El rey que “cambió los pañales” a la capital
El legado de Carlos III, considerado el mejor alcalde de Madrid y de cuyo nacimiento se cumplen tres siglos, compone la trama urbana más singular de la ciudad
“Los madrileños son como los niños de pecho: cuando se les cambian los pañales, lloran”. Esta sentencia, atribuida a Carlos III, expresa la opinión sobre sus conciudadanos de aquel monarca, nacido en 1716, ahora hace 300 años, calificado por casi todos los historiadores como el mejor alcalde de la ciudad. Él la rediseñó, ornamentó y rigió con mano maestra. La sentencia evocaba las resistencias de los lugareños a admitir los cambios que, en apenas una década, transformaron la capital imperial, pocilga urbana hasta mediados del siglo XVIII, en la más aseada, mejor iluminada y empedrada de las capitales de la Europa de su tiempo.
La Puerta de Alcalá; el paseo y el edificio del Museo del Prado, antes Gabinete de Ciencias Naturales; el Jardín Botánico; las fuentes de Neptuno, Cibeles y Apolo; la Casa de Correos; la Real Casa de la Aduana, hoy Ministerio de Hacienda; el Hospital de San Carlos, hoy Museo Reina Sofía; el Observatorio Astronómico del Retiro; el Oratorio de Caballero de Gracia; el edificio de la Real Academia de la Historia, primera construcción plenamente ignífuga de la ciudad… Las obras que Carlos III impulsó, como el eje de la calle de Alcalá y el salón del Prado, con la plaza Mayor reconstruida, componen desde entonces la trama urbanística, arquitectónica y monumental más singular y característica de Madrid.
Fue precisamente Carlos III quien descubrió la eficacia política de la monumentalidad en un siglo como el suyo, el XVIII, en el cual, tras centurias de oscurantismo, a los tronos de Europa llegaba la brisa de la razón ilustrada, que el monarca supo aplicar durante las casi tres décadas de su reinado.
Carlos fue el primer habitante del Palacio Nuevo, como llamaron al Palacio Real, edificado por orden de su padre, Felipe V, tras arder el viejo alcázar de la anterior dinastía, los Austrias, emplazado sobre el mismo enclave.
Una obra descomunal
De los aproximadamente 175.000 moradores que Madrid tenía en la mitad de su reinado, la mayoría se beneficiaron del saneamiento, empedrado e higiene de 487 calles, 557 manzanas, 79 plazuelas, 62 barrios, 34 conventos, 20 cuarteles, 19 parroquias, 18 hospitales, dos bibliotecas públicas, dos casas de moneda y una casa de expósitos, cuyo saneamiento fue costeado con 250.000 reales de vellón.
Los madrileños también se beneficiaron de sus 30 fuentes públicas y 700 privadas, de las que manaba un agua “cuyo tesoro en calidad y abundancia en pocas partes le hay”, según rezaban las crónicas madrileñas de la época. 4.000 faroles de cristales finos, alimentados con cera de sebo, permanecían encendidos hasta la medianoche.
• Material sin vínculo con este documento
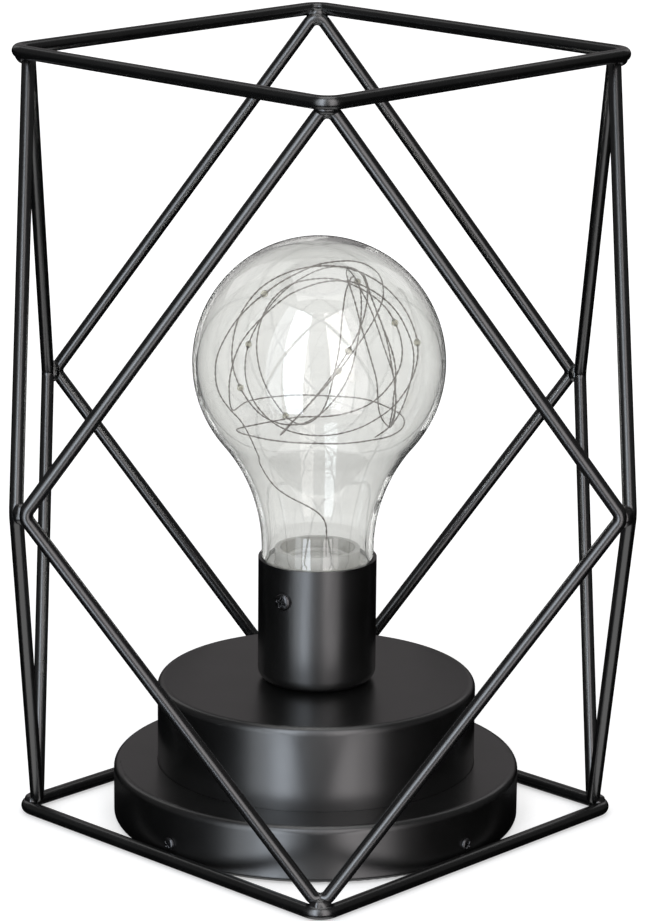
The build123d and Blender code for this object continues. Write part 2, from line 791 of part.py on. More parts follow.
def light_edges():
    """The wire's middle line: a stem that slants out of the plug, then loop on loop inside the globe."""
    collar_top = plug_face_z + plug_collar_h
    root = Vector(light_root_x, light_root_y, plug_under)
    gate = Vector(light_root_x, light_root_y, collar_top + light_stem_rise)
    bend = Vector(light_bend_x, light_bend_y, collar_top + light_bend_z)
    slant = Vector(-cos(radians(light_slant)), 0, sin(radians(light_slant)))
    stem = [Edge.make_line(root, gate)]
    stem += biarc(gate, Vector(0, 0, 1), bend, slant)
    stem += biarc(bend, slant, light_point(light_start), direction(light_point, light_start))
    loops = []
    for step in range(light_loops * light_steps):
        start = max(step / light_steps, light_start)
        loops += smooth_arcs(light_point, start, (step + 1) / light_steps)
    return stem, loops


def light_gap(edges):
    """The least gap between two stretches of the wire of lights, measured on points."""
    points = []
    along = 0.0
    for edge in edges:
        count = max(2, int(edge.length / sample_step))
        for index in range(count):
            points.append((along + edge.length * index / count, edge @ (index / count)))
        along += edge.length
    apart = 10 * light_wire_d  # along the wire, from where on two points count as a pair
    least = 2 * bulb_r
    for index, (here, point) in enumerate(points):
        for there, other in points[index + 1:]:
            if there - here > apart:
                least = min(least, (point - other).length)
    return least - light_wire_d, along


def light_beads(loops):
    """The small lights, spaced evenly along the loops, each a short resin bead round the wire."""
    bead = Cylinder(bead_r, bead_len) - Cylinder(light_wire_d / 2 + bead_play, bead_len)
    path = Wire(loops)
    beads = []
    for index in range(bead_count):
        share = (index + 0.5) / bead_count
        spot = Plane(origin=path @ share, z_dir=path % share)
        beads.append(spot * bead)
    return group(beads)


def lead(points, bend):
    """A stretch of insulated lead along straight runs and arcs."""
    path = FilletPolyline(*points, radius=bend)
    section = Plane(origin=path @ 0, z_dir=path % 0) * RegularPolygon(lead_d / 2, lead_sides)
    return sweep(section, path=path)


def lamp_leads():
    """Two leads from the plug, down through the threaded tube to the board."""
    solids = []
    for side in (-1, 1):
        x = side * lead_pitch / 2
        section = RegularPolygon(lead_d / 2, lead_sides)
        solids.append(Pos(x, 0, board_top) * extrude(section, plug_under - board_top))
    return group(solids)


def battery_leads():
    """Leads from the tags of the two end contacts, over the bay, down to the board."""
    tag_top = bay_top + tag_proud
    over = board_top + lead_rise
    solids = []
    for end in (-1, 1):
        tag_x = end * (bay_len / 2 - contact_t / 2)
        pad_x = end * (board_len / 2 - pad_inset)
        pad_y = end * battery_pad_y
        points = [
            (tag_x, end * cell_pitch, tag_top),
            (tag_x, end * cell_pitch, over),
            (pad_x, pad_y, over),
            (pad_x, pad_y, board_top),
        ]
        solids.append(lead(points, lead_bend))
    return solids


def switch_leads():
    """Leads from the switch's pins, up past the bay, down to the board."""
    pin_top = cover_top + switch_h + switch_pin_h
    turn_z = pin_top + lead_bend + fit
    over = board_top + lead_rise
    past_bay_y = -(bay_w / 2 + bay_wall) - lead_side
    solids = []
    for side in (-1, 1):
        x = side * switch_pin_pitch
        wide_x = side * (boss_r + lead_side)
        pad_y = pad_inset - board_w / 2
        points = [
            (x, switch_y, pin_top),
            (x, switch_y, turn_z),
            (wide_x, past_bay_y, turn_z),
            (wide_x, past_bay_y, over),
            (x, pad_y, over),
            (x, pad_y, board_top),
        ]
        solids.append(lead(points, lead_bend))
    return group(solids)


def cage_nodes():
    """Two rings, four hoops, the welds and the screws that hold the base to the cage."""
    sides = {"front": 0, "right": 90, "back": 180, "left": 270}
    cage_screw = screw(small_tapping, cage_screw_len)
    nodes = {"cage_hoop_" + name: cage_hoop(angle) for name, angle in sides.items()}
    nodes["cage_bottom_ring"] = cage_ring(low_ring_z)
    nodes["cage_top_ring"] = cage_ring(high_ring_z)
    nodes["cage_welds"] = cage_welds()
    nodes["cage_screws"] = group([place * cage_screw for place in cage_screw_places()])
    return nodes


def base_nodes():
    """The two drums, the cover, the door, the pads and their screws."""
    drum_screw = Pos(0, 0, ear_bottom) * screw(tapping, drum_screw_len)
    cover_screw = Pos(0, 0, cover_head_z) * screw(tapping, cover_screw_len)
    return {
        "lower_drum": lower_drum(),
        "upper_drum": upper_drum(),
        "drum_screws": group([place * drum_screw for place in polar(drum_boss_circle, 4)]),
        "base_cover": base_cover(),
        "cover_screws": group([place * cover_screw for place in cover_screw_places()]),
        "rubber_feet": group([place * rod(foot_r, 0, foot_t) for place in foot_places()]),
        "battery_door": battery_door(),
    }


def electric_nodes():
    """The cells and their contacts, the switch, the board and the leads."""
    nodes = {"battery_cell_" + str(index + 1): battery_cell(index) for index in range(3)}
    strips, springs = contacts()
    nodes.update(strips)
    nodes["contact_springs"] = springs
    nodes["switch_body"] = switch_body()
    nodes["switch_knob"] = switch_knob()
    nodes["timer_board"] = timer_board()
    nodes["board_parts"] = board_parts()
    board_screw = Pos(0, 0, board_top) * Rot(180, 0, 0) * screw(small_tapping, board_screw_len)
    nodes["board_screws"] = group([place * board_screw for place in board_post_places()])
    nodes["battery_lead_minus"], nodes["battery_lead_plus"] = battery_leads()
    nodes["switch_leads"] = switch_leads()
    nodes["lamp_leads"] = lamp_leads()
    return nodes


def bulb_nodes():
    """The holder and its screws and tube, the bulb, its plug and the wire of lights."""
    machine_screw = screw(holder_machine, holder_screw_len)
    stem, loops = light_edges()
    gap, length = light_gap(stem + loops)
    print("wire of lights: least gap to itself", round(gap, 2), "mm, length", round(length), "mm")
    return {
        "bulb_holder": bulb_holder(),
        "holder_screws": group([place * machine_screw for place in holder_screw_places()]),
        "holder_nipple": nipple(),
        "nipple_nuts": nipple_nuts(),
        "bulb_envelope": bulb_envelope(),
        "bulb_plug": bulb_plug(),
        "light_wire": round_sweep(stem + loops, light_wire_d / 2),
        "light_beads": light_beads(loops),
    }


def main():
    os.makedirs("parts", exist_ok=True)
    nodes = {**cage_nodes(), **base_nodes(), **electric_nodes(), **bulb_nodes()}
    for name, shape in nodes.items():
        export_step(shape, "parts/" + name + ".step")


main()
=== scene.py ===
import json
import math
import random

import bmesh
import bpy
from mathutils import Matrix, Vector, noise as waves


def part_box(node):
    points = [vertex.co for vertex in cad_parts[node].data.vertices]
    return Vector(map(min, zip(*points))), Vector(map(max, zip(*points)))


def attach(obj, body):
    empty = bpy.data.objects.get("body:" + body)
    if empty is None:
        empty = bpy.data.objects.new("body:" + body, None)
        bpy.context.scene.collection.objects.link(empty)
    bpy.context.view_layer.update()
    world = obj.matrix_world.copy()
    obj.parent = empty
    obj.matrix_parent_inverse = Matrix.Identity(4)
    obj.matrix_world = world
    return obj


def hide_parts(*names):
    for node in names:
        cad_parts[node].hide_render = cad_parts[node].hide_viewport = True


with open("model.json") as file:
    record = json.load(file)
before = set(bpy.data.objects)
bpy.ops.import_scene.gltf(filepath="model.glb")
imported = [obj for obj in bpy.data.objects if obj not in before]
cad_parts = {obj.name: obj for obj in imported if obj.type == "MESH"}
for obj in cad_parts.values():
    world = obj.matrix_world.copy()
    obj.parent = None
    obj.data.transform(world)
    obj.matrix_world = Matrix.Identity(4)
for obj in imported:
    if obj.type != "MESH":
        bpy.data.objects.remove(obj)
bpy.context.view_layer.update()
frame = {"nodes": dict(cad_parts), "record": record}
nodes = frame["nodes"]
MM = 0.001

# The photograph's camera, in millimetres and degrees; the sensor spans the picture's height
CAMERA_DISTANCE = 894.8
CAMERA_AZIMUTH = -1.13
CAMERA_ELEVATION = 15.04
CAMERA_ROLL = 0.51
CAMERA_TARGET = (0.99, 0.0, 88.6)
FOCAL_PIXELS = 3761.0
PHOTO_HEIGHT = 921
SENSOR_MM = 36.0
CLIP_METRES = (0.05, 20.0)

# The lamps: distance and height of their aim in metres, the two elevations that the tall ones
# reach in degrees, and their colours
SOFTBOX_DISTANCE = 1.3
SOFTBOX_AIM_Z = 0.08
TALL = (-33, 59)
COOL = (0.84, 0.91, 1.0)
FAINTLY_COOL = (0.90, 0.95, 1.0)
WARM = (1.0, 0.96, 0.97)
ROSY = (1.0, 0.93, 0.95)
NEUTRAL = (1.0, 1.0, 1.0)

# The world's strength for mirrored rays above and below the horizon, and for diffuse rays
STUDIO_ABOVE = 0.05
STUDIO_BELOW = 0.0
HORIZON_FROM = -0.05
HORIZON_TO = 0.15
STUDIO_FILL = 0.25

# The floor, in metres: its glow at two distances from the lamp, and its contact shadow, painted shade
# that darkens the glow near the lamp
FLOOR_SIZE = 8.0
FLOOR_DROP = 0.0002
FLOOR_DARK = (0.50, 0.50, 0.50)
FLOOR_PALE = (0.54, 0.54, 0.54)
FLOOR_GRAIN = 6.0
FLOOR_GLOW_NEAR = 0.80
FLOOR_GLOW_FAR = 0.95
FLOOR_NEAR = 0.15
FLOOR_FAR = 0.60
CONTACT_SHADOW_REACH = 0.007
CONTACT_SHADOW_LEFT = 0.55

# Optics of the paint and the glass
PAINT_IOR = 1.75
PAINT_ROUGHNESS_SPREAD = 0.015
GLASS_IOR = 1.5
GLASS_COAT_IOR = 1.8
GLASS_COAT_ROUGHNESS = 0.02

# Scales of the materials' noise and of the board's tracks, in cells per metre
PAINT_PATCHES = 90.0
PAINT_DUST = 1500.0
PAINT_WAVES = 60.0
PLASTIC_CLOUDS = 160.0
GLASS_SMEARS = 45.0
GLASS_WAVES = 25.0
FILM_WRINKLES = 120.0
BOARD_TRACKS = 300.0

# Heights of the materials' relief, in millimetres
METAL_MARKS_MM = 0.006
GLASS_WAVES_MM = 0.005
BOARD_TRACKS_MM = 0.03
FILM_WRINKLES_MM = 0.02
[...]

Canalones de plomo hincados en los tejados encauzaban lluvias y nieves. La azulejería había comenzado a decorar los arrimaderos de las casas. Cañerías y minas del subsuelo fueron tendidas para abismar las aguas fecales hacia 4.000 pozos sépticos.
Aquel esfuerzo fue acometido bajo su reinado, al igual que la creación de las ciudades-modelo de San Lorenzo de El Escorial, Aranjuez y La Granja, miniaturas a escala del ideal de ciudad neoclásica, emulada asimismo en las mansiones nobiliarias madrileñas de Liria, Vistahermosa y Buenavista, con otras decenas de palacios habitados por unos 3.000 nobles, cuya construcción atrajo a miles de albañiles, obreros, fontaneros, doradores, broncistas, estañadores y un sinfín de oficios. Madrid fue, bajo el reinado de Carlos III, un enclave donde la razón se abrió paso, gracias a un monarca que, desde luego, no lo conocía todo, pero que sí sabía quiénes realmente sabían. Y tuvo la inteligencia de saber llamarlos a su lado y ponerlos a trabajar bajo sus órdenes. Una estatua en la Puerta del Sol le recuerda.